Waterloo, Ontario, Canada N2L 0A1

(Address of principal executive offices)

Hummingbird Stock Option Plan

(Full title of the plan)

Open Text, Inc.

100 Tri-State, International Parkway, 3rd floor

Lincolnshire, IL 60069

(847) 267-9330

(Name and address of agent for service)

 


copies to:

Michael L. Hermsen

Mayer, Brown Rowe& Maw LLP

71 South Wacker Drive

Chicago, IL, 60606

(312) 782-0600

CALCULATION OF REGISTRATION FEE

 

 
Title of Securities to be Registered  

Amount

to be
Registered(1)

  Proposed
Maximum
Offering Price
Per Share(2)
 

Proposed
Maximum
Aggregate

Offering Price(2)

 

Amount of

Registration Fee

Common Shares, without par value (“Shares”)(3)

  355,675   $25.655   $9,124,842.13   $280.14
 
 
(1) Pursuant to Rule 416(c) under the Securities Act of 1933 (the “Securities Act”), this Registration Statement also covers such indeterminate number of additional Shares as is necessary to eliminate any dilutive effect of any future stock split, stock dividend or similar transaction.
(2) Estimated solely for the purpose of calculating the registration fee pursuant to Rule 457(h) and 457(c) under the Securities Act, based upon the average of the high and low prices for the registrant’s Shares reported on The Nasdaq Global Stock Market on September 24, 2007.
(3) Includes the related common share purchase rights with respect to the registrant’s Shareholder Rights Plan Agreement.

 



Part I

INFORMATION REQUIRED IN THE 10(a) PROSPECTUS

Item 1. Plan Information.

The documents containing the information specified in this Item 1 will be sent or given to employees or others as specified in Rule 428(b)(1) under the Securities Act. In accordance with the rules and regulations of the Securities and Exchange Commission (the “Commission”) and the instructions to Form S-8, such documents are not being filed with the Commission either as part of this Registration Statement or as prospectuses or prospectus supplements pursuant to Rule 424 of the Securities Act.

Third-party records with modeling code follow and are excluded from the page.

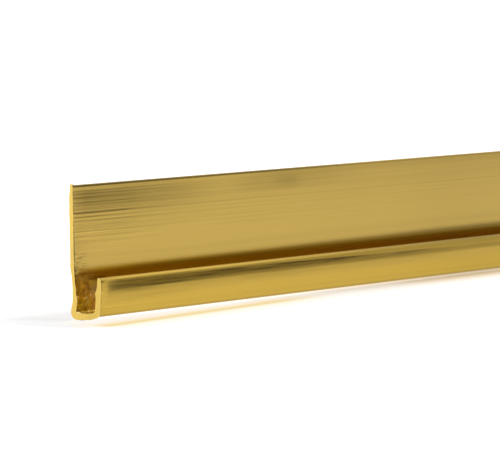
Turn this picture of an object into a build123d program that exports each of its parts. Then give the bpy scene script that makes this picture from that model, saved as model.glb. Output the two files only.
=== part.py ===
from build123d import *
from math import radians, tan
import os

# A J-trim for thin wall panels: one strip of rigid PVC, extruded in one piece and cut off square.
# The tall flange lies flat on the wall behind the panel, and the channel at its foot takes the
# panel's edge. X runs along the strip, the wall is on the +Y side, and the base stands on Z = 0.

# Overall sizes in millimetres
strip_length = 457.0
overall_height = 25.4
overall_width = 7.7
front_leg_height = 8.2

# Walls
flange_thickness = 0.92
back_wall_thickness = 1.08
web_thickness = 1.28
front_leg_foot_thickness = 1.25
front_leg_lip_thickness = 1.0

# The wall side: the heel and the flange touch the wall, and the channel's back wall stands off it
kink_gap = 0.54
kink_height = 4.0
flange_foot_height = 9.2
heel_height = 1.8

# Inside the channel the flange's front face runs down flat, then the back wall bends forward
channel_back_distance = 1.2
inner_kink_height = 3.7
inner_bend_height = 7.2

# The free edge of the flange is thinner, and it nods a little towards the room
tip_zone = 2.6
tip_lean = 0.1
tip_thickness = 0.7

# The web is level at the back, then it rises to a sloping corner under the front leg, which leans
# out and ends upright
rising_run = 3.35
web_rise_angle = 8.5
front_slope_run = 1.2
front_corner_height = 0.9
front_leg_overhang = 0.45
lip_land = 2.4

# Rounding of the outer corners, of the channel's two inner corners and of the gentle bends
heel_radius = 1.5
front_corner_radius = 0.5
channel_back_radius = 0.45
channel_front_radius = 0.6
bend_radius = 1.4
web_bend_radius = 6.0

# Rounding of the two free edges, as shares of their wall's thickness
tip_back_rounding = 0.6
tip_front_rounding = 0.3
lip_back_rounding = 0.35
lip_front_rounding = 0.45


def from_wall(distance):
    """Place along Y of a point this far in front of the wall."""
    return overall_width / 2 - distance


# Distances from the wall that follow from the sizes above
inner_kink = kink_gap + back_wall_thickness
tip_face = flange_thickness + tip_lean
foot_outside = overall_width - front_leg_overhang
foot_inside = foot_outside - front_leg_foot_thickness
lip_inside = overall_width - front_leg_lip_thickness
level_base = foot_outside - rising_run
slope_start = foot_outside - front_slope_run

# Heights that follow from the rising web
rise = tan(radians(web_rise_angle))
slope_start_height = (slope_start - level_base) * rise
foot_inside_height = web_thickness + (foot_inside - level_base) * rise

# Each corner of the section: its distance from the wall, its height and its rounding
heel = (0, 0, heel_radius)
heel_top = (0, heel_height, bend_radius)
kink = (kink_gap, kink_height, bend_radius)
flange_foot = (0, flange_foot_height, bend_radius)
tip_start_back = (0, overall_height - tip_zone, bend_radius)
tip_back = (tip_face - tip_thickness, overall_height, tip_back_rounding * tip_thickness)
tip_front = (tip_face, overall_height, tip_front_rounding * tip_thickness)
tip_start_front = (flange_thickness, overall_height - tip_zone, bend_radius)
inner_bend = (flange_thickness, inner_bend_height, bend_radius)
channel_kink = (inner_kink, inner_kink_height, bend_radius)
channel_back = (channel_back_distance, web_thickness, channel_back_radius)
floor_bend = (level_base, web_thickness, web_bend_radius)
channel_front = (foot_inside, foot_inside_height, channel_front_radius)
lip_back = (lip_inside, front_leg_height, lip_back_rounding * front_leg_lip_thickness)
lip_front = (overall_width, front_leg_height, lip_front_rounding * front_leg_lip_thickness)
lip_land_end = (overall_width, front_leg_height - lip_land, bend_radius)
front_corner = (foot_outside, front_corner_height, front_corner_radius)
front_slope = (slope_start, slope_start_height, bend_radius)
base_bend = (level_base, 0, web_bend_radius)

wall_side = [heel, heel_top, kink, flange_foot, tip_start_back]
flange_tip = [tip_back, tip_front, tip_start_front]
back_wall_inside = [inner_bend, channel_kink, channel_back]
channel_front_and_lip = [floor_bend, channel_front, lip_back, lip_front, lip_land_end]
base = [front_corner, front_slope, base_bend]
section_corners = wall_side + flange_tip + back_wall_inside + channel_front_and_lip + base

# The strip: the section's sharp outline first, then its rounded corners, run out along X
with BuildPart() as j_trim:
    with BuildSketch(Plane.YZ) as section:
        with BuildLine():
            Polyline(*[(from_wall(distance), height) for distance, height, _ in section_corners], close=True)
        make_face()
        for distance, height, radius in section_corners:
            corner = section.vertices().sort_by_distance((from_wall(distance), height))[0]
            fillet(corner, radius)
    extrude(amount=strip_length / 2, both=True)

j_trim.part.label = "j_trim"
os.makedirs("parts", exist_ok=True)
export_step(j_trim.part, "parts/j_trim.step")
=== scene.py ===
import math

import bpy
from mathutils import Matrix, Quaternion, Vector


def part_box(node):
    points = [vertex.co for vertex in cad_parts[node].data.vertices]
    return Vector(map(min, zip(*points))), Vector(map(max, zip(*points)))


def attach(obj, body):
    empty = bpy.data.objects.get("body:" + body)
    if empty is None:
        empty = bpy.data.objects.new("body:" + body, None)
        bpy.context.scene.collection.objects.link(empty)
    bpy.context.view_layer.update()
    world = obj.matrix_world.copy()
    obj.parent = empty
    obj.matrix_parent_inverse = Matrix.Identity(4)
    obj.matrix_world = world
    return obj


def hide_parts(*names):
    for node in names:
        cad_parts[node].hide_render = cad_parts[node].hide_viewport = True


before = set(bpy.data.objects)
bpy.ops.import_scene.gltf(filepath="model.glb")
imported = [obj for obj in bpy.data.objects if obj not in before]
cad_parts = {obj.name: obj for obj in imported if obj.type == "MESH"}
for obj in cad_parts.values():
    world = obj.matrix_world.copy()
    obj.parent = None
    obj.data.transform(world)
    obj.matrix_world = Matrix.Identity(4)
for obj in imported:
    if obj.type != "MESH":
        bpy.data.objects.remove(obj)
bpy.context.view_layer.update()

# The strip is one length of rigid PVC with a metallised gold film, extruded through a die and cut
# off with a saw. Its outline is drawn corner by corner on the near cut end, with the slight crown
# that the flange and the front leg have in the light, and then it is run out to the far end.
millimetre = 0.001
strip_low, strip_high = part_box("j_trim")
near_end = strip_low.x
far_end = strip_high.x
wall_plane = strip_high.y
strip_top = strip_high.z / millimetre
strip_depth = (strip_high.y - strip_low.y) / millimetre

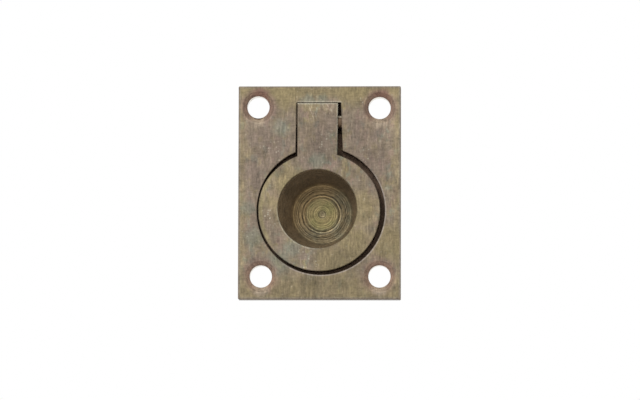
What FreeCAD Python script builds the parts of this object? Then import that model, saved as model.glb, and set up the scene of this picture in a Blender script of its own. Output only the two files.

Item 2. Registrant Information and Employee Plan Annual Information

The documents containing the information specified in this Item 2 will be sent or given to employees or others as specified by Rule 428(b)(1) under the Securities Act. In accordance with the rules and regulations of the Commission and the instructions to Form S-8, such documents are not being filed with the Commission either as part of this Registration Statement or as prospectuses or prospectus supplements pursuant to Rule 424 under the Securities Act.

Part II

INFORMATION REQUIRED IN

THE REGISTRATION STATEMENT

Item 3. Incorporation of documents by reference.

The following documents (File No. 0-27544) filed by Open Text Corporation (“Corporation” or “Registrant”) with the Securities and Exchange Commission (the “Commission”) are incorporated by reference herein and shall be deemed to be a part hereof:

 

  (a) Annual Report on Form 10-K for the year ended June 30, 2007, filed with the Commission on September 13, 2007;

 

  (b) Current Report on Form 8-K (date of report: September 10, 2007), filed with the Commission on September 13, 2007; and

 

  (c) The description of the shares contained in the Registrant’s registration statement on Form 8-A filed with the Commission on January 16, 1996, including any amendment or report filed for the purpose of updating the description of the Shares.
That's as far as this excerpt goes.